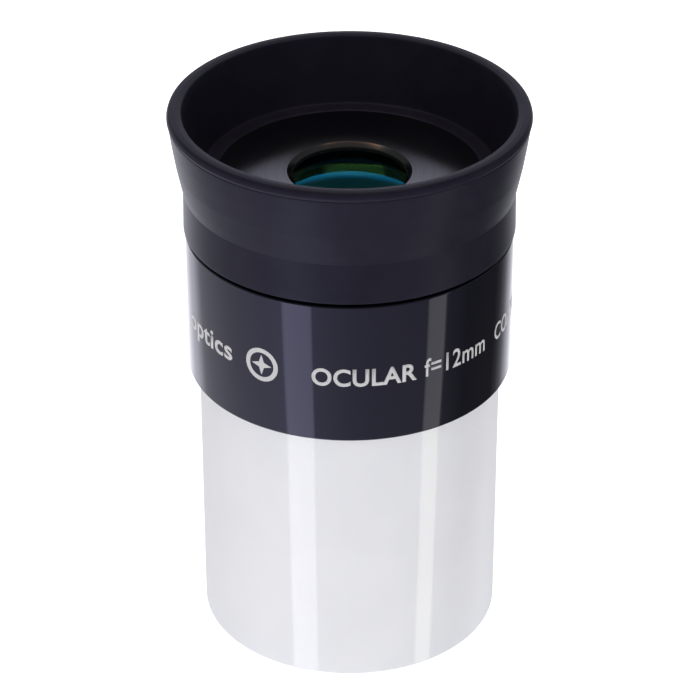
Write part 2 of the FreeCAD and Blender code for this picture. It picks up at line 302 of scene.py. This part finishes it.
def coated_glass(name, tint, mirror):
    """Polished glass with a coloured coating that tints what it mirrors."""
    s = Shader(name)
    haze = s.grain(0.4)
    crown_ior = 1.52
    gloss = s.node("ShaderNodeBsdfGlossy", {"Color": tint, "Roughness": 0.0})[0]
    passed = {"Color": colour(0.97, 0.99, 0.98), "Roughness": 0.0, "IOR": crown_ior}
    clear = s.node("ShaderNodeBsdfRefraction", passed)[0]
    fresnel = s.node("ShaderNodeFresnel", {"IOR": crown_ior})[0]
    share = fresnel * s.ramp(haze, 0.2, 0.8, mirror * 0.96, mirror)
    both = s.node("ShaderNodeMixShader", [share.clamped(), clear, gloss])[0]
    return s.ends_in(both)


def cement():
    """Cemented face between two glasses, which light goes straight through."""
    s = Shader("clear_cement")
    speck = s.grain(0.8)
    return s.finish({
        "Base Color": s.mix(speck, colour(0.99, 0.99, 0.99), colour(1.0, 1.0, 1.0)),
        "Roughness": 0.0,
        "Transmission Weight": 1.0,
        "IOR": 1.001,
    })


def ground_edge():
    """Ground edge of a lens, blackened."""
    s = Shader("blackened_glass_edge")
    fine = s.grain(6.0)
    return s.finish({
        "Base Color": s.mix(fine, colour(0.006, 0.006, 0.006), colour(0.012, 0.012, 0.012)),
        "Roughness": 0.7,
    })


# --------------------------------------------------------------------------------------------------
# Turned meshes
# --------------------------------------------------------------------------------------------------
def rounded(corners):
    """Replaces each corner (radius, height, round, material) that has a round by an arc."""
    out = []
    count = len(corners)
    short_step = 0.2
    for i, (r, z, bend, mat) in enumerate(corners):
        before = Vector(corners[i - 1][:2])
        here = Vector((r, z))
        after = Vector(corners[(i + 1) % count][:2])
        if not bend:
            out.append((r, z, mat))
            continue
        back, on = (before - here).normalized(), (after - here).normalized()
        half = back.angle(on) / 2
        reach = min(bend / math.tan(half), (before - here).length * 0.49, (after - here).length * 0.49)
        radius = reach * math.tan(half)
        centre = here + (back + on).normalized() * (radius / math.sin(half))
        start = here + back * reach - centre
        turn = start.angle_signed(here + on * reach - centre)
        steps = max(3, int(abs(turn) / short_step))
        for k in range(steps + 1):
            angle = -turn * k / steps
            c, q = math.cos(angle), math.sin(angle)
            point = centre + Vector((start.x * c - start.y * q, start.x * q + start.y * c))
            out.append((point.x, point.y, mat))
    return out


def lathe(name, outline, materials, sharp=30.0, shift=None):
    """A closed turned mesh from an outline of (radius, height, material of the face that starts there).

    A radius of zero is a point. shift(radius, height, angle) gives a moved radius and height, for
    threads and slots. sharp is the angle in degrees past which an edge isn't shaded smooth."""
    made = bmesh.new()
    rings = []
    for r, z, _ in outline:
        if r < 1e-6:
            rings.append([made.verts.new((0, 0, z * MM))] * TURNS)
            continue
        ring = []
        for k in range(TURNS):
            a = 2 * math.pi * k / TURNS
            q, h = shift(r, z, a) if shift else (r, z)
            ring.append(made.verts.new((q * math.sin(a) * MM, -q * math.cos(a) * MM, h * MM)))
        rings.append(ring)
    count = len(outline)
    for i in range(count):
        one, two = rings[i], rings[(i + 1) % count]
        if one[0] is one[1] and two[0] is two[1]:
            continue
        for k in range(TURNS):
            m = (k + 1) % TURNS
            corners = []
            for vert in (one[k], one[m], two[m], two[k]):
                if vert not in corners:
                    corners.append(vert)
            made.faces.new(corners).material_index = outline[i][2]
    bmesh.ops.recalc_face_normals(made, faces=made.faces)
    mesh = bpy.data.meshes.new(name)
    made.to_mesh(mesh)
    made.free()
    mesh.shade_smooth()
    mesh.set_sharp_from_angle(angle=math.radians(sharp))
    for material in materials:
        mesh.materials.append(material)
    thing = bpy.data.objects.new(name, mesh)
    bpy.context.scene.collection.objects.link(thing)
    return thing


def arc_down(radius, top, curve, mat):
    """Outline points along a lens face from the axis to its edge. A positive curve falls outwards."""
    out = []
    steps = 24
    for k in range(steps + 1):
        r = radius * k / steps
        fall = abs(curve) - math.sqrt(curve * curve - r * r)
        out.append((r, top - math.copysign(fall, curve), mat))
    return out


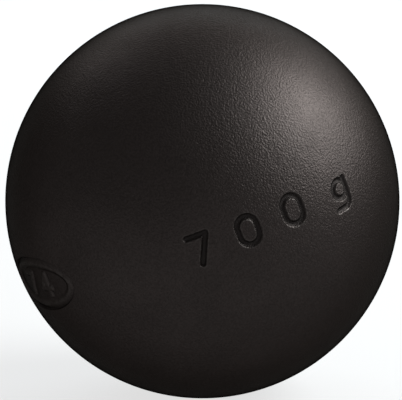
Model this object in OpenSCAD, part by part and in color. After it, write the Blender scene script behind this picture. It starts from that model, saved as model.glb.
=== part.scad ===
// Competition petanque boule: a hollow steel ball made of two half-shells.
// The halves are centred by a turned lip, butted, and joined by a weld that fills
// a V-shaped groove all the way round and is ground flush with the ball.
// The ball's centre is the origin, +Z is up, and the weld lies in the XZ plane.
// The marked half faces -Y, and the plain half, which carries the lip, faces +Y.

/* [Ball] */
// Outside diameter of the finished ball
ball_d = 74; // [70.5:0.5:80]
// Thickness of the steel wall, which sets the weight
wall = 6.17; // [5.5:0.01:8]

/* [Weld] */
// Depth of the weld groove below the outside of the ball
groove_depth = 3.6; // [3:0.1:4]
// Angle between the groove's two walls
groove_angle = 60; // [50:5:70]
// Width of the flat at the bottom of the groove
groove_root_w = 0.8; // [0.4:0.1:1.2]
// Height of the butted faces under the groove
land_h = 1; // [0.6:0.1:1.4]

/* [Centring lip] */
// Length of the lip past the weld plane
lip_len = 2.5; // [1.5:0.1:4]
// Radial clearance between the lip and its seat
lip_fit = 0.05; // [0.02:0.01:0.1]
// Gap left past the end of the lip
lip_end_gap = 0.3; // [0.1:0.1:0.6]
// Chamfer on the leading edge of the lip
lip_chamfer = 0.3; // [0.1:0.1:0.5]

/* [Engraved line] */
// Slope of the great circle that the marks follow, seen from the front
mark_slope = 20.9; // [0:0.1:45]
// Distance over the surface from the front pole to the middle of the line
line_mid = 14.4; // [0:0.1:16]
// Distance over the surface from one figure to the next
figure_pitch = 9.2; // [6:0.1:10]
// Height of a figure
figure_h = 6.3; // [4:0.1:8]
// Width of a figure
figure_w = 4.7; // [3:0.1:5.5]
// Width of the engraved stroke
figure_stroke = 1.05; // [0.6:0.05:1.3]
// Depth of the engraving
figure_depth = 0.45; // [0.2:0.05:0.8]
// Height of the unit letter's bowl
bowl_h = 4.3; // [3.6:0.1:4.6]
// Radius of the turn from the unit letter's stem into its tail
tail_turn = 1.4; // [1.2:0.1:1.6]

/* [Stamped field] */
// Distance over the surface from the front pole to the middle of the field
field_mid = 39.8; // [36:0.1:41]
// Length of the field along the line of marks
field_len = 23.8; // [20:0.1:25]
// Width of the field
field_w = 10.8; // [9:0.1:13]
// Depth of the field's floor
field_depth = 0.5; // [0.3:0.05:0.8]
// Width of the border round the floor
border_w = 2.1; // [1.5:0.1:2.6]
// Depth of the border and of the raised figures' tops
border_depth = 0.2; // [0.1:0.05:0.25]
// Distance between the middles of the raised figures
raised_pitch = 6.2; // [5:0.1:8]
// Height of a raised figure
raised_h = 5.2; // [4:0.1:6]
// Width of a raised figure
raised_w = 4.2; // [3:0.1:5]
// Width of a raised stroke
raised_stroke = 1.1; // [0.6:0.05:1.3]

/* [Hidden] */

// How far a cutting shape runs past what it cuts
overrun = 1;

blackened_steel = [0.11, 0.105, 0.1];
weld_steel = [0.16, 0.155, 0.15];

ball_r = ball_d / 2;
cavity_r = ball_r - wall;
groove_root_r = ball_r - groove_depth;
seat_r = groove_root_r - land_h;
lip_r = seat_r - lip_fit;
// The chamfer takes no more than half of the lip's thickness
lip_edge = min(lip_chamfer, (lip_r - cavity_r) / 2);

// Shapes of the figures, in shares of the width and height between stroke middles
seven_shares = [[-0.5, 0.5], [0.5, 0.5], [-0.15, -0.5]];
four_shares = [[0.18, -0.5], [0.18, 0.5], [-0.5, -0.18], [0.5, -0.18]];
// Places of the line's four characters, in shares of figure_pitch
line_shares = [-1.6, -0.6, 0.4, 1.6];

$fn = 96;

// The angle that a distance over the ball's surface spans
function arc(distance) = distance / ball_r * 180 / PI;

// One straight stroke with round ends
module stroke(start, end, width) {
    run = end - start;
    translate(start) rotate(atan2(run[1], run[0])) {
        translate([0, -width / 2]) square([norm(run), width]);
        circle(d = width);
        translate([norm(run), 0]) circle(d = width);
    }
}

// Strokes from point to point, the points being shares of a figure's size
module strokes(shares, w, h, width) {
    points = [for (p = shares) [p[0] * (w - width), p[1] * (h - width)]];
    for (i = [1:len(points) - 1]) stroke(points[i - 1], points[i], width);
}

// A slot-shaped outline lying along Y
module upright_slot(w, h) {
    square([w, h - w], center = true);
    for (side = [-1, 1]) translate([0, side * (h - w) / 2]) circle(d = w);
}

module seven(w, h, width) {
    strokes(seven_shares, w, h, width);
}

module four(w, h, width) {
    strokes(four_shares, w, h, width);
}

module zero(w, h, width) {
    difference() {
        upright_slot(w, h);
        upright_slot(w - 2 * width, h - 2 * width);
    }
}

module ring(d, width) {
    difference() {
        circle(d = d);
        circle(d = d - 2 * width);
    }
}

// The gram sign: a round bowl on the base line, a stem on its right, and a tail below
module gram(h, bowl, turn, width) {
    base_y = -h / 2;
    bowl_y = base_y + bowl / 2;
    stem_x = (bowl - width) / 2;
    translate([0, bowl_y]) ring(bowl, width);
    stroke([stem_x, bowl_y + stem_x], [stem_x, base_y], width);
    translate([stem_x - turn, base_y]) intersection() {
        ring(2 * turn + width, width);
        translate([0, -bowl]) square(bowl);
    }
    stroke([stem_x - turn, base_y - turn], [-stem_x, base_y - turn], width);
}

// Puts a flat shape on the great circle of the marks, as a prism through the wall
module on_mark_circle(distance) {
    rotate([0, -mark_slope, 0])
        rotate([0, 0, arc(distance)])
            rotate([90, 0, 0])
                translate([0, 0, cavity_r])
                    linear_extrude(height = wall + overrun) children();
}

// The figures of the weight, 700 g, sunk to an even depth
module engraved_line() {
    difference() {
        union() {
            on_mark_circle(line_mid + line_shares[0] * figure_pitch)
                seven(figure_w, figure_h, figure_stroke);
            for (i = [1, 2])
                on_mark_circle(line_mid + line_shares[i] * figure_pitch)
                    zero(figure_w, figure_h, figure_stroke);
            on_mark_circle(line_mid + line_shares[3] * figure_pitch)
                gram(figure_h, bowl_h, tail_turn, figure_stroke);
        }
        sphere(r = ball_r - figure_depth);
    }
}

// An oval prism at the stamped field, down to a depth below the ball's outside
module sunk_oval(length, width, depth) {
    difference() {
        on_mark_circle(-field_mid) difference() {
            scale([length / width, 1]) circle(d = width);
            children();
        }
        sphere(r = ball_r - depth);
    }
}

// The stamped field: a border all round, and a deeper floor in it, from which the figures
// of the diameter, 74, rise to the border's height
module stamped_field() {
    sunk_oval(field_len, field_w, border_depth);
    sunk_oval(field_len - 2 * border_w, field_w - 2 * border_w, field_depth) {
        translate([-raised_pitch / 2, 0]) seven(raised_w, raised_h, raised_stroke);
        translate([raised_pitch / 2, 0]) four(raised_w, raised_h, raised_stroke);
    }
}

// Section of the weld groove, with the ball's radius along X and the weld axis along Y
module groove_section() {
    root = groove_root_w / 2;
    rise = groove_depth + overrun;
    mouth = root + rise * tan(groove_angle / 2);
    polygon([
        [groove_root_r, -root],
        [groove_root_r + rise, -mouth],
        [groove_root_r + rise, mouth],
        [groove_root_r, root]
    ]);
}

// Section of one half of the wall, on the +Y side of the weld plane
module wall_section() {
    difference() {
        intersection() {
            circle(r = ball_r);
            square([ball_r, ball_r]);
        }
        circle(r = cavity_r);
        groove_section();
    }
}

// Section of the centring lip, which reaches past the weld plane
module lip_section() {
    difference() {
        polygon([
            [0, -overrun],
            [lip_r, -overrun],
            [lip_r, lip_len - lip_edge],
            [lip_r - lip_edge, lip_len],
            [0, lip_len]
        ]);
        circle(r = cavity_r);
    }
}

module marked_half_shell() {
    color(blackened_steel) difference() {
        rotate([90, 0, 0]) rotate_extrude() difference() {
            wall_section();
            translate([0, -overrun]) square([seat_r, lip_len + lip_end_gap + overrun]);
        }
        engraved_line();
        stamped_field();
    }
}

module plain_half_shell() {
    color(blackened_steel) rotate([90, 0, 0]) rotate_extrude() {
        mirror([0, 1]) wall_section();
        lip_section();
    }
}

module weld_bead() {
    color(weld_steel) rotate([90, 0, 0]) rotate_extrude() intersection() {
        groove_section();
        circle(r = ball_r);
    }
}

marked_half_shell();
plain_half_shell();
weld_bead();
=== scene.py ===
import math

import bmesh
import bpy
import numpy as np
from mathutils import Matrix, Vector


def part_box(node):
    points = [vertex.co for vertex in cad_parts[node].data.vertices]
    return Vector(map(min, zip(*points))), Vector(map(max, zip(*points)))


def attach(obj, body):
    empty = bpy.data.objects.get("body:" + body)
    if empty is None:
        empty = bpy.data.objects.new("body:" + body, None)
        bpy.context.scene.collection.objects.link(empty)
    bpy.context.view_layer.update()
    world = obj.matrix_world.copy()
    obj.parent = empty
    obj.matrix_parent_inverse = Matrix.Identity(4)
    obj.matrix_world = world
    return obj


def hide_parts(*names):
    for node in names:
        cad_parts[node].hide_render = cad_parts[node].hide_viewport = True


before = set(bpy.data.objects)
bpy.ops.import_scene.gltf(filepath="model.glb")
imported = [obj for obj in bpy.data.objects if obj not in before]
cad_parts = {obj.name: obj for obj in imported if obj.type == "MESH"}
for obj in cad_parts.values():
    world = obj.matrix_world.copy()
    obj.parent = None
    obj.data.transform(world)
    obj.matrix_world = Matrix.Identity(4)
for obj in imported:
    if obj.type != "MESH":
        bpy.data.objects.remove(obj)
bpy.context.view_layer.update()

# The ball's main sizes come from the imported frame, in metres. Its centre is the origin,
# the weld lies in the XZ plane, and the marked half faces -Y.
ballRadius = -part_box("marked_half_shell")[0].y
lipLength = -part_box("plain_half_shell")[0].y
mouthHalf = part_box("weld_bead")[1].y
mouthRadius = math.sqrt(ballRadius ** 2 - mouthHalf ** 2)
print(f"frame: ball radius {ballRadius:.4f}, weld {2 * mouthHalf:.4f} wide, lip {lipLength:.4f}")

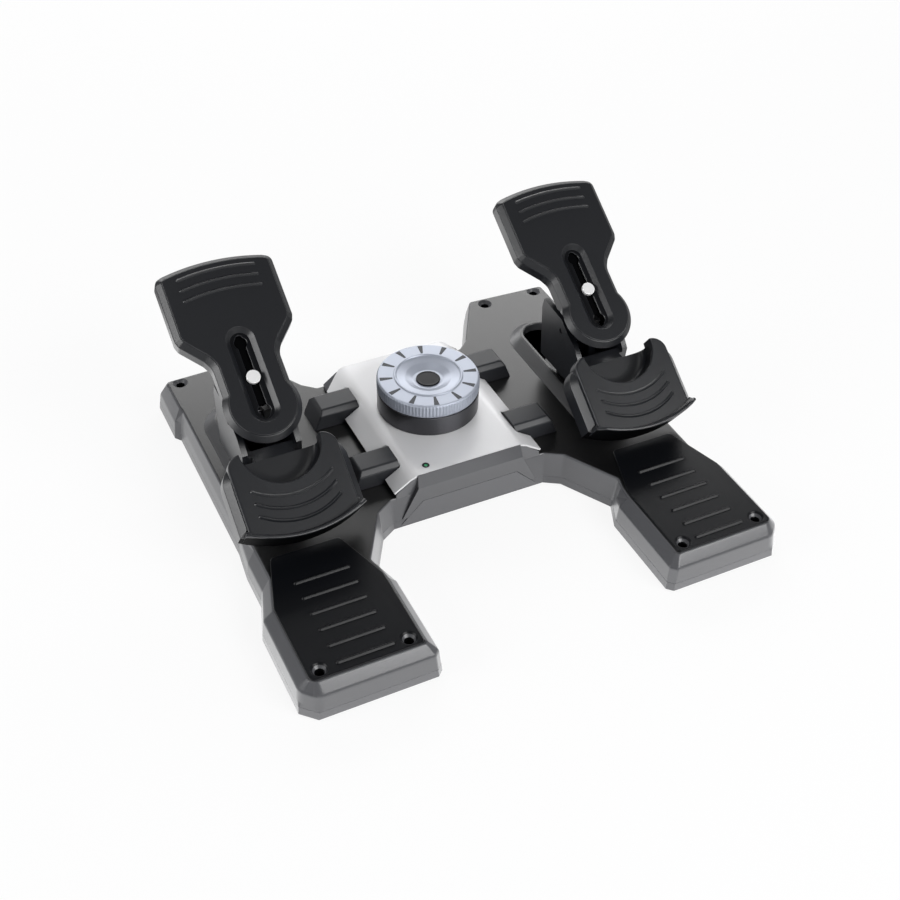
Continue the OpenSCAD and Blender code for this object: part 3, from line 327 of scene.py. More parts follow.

** WRITTEN TASK **
Output exactly the lines running from the line containing "reaches past the weld plane" through the line containing "cad_parts[node].hide_render = cad_parts[node].hide_viewport", and only those lines.

** FINAL RESULT **
// Section of the centring lip, which reaches past the weld plane
module lip_section() {
    difference() {
        polygon([
            [0, -overrun],
            [lip_r, -overrun],
            [lip_r, lip_len - lip_edge],
            [lip_r - lip_edge, lip_len],
            [0, lip_len]
        ]);
        circle(r = cavity_r);
    }
}

module marked_half_shell() {
    color(blackened_steel) difference() {
        rotate([90, 0, 0]) rotate_extrude() difference() {
            wall_section();
            translate([0, -overrun]) square([seat_r, lip_len + lip_end_gap + overrun]);
        }
        engraved_line();
        stamped_field();
    }
}

module plain_half_shell() {
    color(blackened_steel) rotate([90, 0, 0]) rotate_extrude() {
        mirror([0, 1]) wall_section();
        lip_section();
    }
}

module weld_bead() {
    color(weld_steel) rotate([90, 0, 0]) rotate_extrude() intersection() {
        groove_section();
        circle(r = ball_r);
    }
}

marked_half_shell();
plain_half_shell();
weld_bead();
=== scene.py ===
import math

import bmesh
import bpy
import numpy as np
from mathutils import Matrix, Vector


def part_box(node):
    points = [vertex.co for vertex in cad_parts[node].data.vertices]
    return Vector(map(min, zip(*points))), Vector(map(max, zip(*points)))


def attach(obj, body):
    empty = bpy.data.objects.get("body:" + body)
    if empty is None:
        empty = bpy.data.objects.new("body:" + body, None)
        bpy.context.scene.collection.objects.link(empty)
    bpy.context.view_layer.update()
    world = obj.matrix_world.copy()
    obj.parent = empty
    obj.matrix_parent_inverse = Matrix.Identity(4)
    obj.matrix_world = world
    return obj


def hide_parts(*names):
    for node in names:
        cad_parts[node].hide_render = cad_parts[node].hide_viewport = True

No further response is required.